THE TASK: Find the line containing "hide_parts(node_name)" and copy it exactly, along with every line after it up to and including the line containing "0.09, 0.05, blasted)". Copy nothing else.

───── DATA

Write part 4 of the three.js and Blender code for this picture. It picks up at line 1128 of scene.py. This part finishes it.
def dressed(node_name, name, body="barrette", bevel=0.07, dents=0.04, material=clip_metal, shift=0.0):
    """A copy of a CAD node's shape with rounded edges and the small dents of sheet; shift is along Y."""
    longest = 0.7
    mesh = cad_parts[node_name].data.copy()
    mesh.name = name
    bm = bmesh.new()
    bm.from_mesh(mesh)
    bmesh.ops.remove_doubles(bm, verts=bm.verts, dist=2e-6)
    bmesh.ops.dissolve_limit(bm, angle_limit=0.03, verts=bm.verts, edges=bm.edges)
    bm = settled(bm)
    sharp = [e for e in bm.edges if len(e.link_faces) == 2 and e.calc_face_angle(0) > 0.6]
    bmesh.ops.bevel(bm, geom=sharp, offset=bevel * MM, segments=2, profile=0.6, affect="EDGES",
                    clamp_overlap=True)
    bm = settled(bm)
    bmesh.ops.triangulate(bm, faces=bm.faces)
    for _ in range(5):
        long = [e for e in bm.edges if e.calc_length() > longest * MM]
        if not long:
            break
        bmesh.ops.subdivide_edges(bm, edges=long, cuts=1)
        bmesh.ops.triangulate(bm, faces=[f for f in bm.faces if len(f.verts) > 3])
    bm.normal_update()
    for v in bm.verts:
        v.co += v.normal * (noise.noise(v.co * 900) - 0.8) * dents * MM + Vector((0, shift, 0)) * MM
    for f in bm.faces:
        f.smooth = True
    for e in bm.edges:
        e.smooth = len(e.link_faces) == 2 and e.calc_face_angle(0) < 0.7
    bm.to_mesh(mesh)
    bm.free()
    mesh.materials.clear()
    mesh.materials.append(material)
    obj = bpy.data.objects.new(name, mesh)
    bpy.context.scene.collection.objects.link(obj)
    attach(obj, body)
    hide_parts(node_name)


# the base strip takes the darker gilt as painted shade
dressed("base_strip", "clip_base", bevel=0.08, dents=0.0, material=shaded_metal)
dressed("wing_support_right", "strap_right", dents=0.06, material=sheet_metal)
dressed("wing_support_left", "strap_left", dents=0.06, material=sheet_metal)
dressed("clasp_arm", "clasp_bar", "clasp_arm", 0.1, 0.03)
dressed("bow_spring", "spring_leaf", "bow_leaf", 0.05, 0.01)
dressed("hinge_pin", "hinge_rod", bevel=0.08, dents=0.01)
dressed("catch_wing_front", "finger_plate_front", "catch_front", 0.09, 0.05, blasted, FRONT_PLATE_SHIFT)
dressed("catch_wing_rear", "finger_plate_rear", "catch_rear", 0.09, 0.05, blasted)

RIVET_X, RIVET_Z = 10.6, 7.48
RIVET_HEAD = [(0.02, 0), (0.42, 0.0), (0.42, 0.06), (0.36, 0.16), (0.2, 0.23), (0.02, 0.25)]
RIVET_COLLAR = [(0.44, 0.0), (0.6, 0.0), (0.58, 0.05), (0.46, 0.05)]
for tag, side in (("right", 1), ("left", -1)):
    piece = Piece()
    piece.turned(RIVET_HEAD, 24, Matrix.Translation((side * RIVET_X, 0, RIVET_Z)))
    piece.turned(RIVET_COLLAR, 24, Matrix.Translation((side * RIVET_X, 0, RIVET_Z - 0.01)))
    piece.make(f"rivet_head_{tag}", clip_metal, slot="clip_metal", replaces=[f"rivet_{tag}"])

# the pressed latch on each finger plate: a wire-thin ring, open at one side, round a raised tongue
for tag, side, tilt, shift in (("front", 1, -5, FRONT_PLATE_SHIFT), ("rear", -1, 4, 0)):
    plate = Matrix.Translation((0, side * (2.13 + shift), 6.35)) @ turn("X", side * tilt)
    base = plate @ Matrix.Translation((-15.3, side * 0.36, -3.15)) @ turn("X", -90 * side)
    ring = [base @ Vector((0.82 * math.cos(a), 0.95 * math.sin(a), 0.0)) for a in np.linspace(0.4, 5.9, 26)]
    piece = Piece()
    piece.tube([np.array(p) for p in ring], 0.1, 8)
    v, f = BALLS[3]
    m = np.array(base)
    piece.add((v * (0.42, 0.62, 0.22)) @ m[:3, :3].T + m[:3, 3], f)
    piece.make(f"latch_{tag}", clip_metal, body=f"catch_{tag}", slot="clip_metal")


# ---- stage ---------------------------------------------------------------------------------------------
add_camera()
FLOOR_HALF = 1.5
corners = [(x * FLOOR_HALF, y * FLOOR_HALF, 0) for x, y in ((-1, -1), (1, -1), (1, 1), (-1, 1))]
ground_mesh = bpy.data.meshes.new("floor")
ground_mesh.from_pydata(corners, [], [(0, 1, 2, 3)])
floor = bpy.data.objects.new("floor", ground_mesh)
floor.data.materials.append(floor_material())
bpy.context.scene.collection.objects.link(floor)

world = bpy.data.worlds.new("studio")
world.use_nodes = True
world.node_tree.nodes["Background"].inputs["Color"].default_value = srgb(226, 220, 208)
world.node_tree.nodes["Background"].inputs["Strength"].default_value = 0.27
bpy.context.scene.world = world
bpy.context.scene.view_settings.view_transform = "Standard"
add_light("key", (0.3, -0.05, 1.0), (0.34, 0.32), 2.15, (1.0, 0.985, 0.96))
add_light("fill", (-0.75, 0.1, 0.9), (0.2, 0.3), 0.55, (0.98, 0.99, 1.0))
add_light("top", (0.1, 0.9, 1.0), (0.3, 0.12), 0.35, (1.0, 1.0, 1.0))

──────────

ANSWER TO THIS EXERCISE:
    hide_parts(node_name)


# the base strip takes the darker gilt as painted shade
dressed("base_strip", "clip_base", bevel=0.08, dents=0.0, material=shaded_metal)
dressed("wing_support_right", "strap_right", dents=0.06, material=sheet_metal)
dressed("wing_support_left", "strap_left", dents=0.06, material=sheet_metal)
dressed("clasp_arm", "clasp_bar", "clasp_arm", 0.1, 0.03)
dressed("bow_spring", "spring_leaf", "bow_leaf", 0.05, 0.01)
dressed("hinge_pin", "hinge_rod", bevel=0.08, dents=0.01)
dressed("catch_wing_front", "finger_plate_front", "catch_front", 0.09, 0.05, blasted, FRONT_PLATE_SHIFT)
dressed("catch_wing_rear", "finger_plate_rear", "catch_rear", 0.09, 0.05, blasted)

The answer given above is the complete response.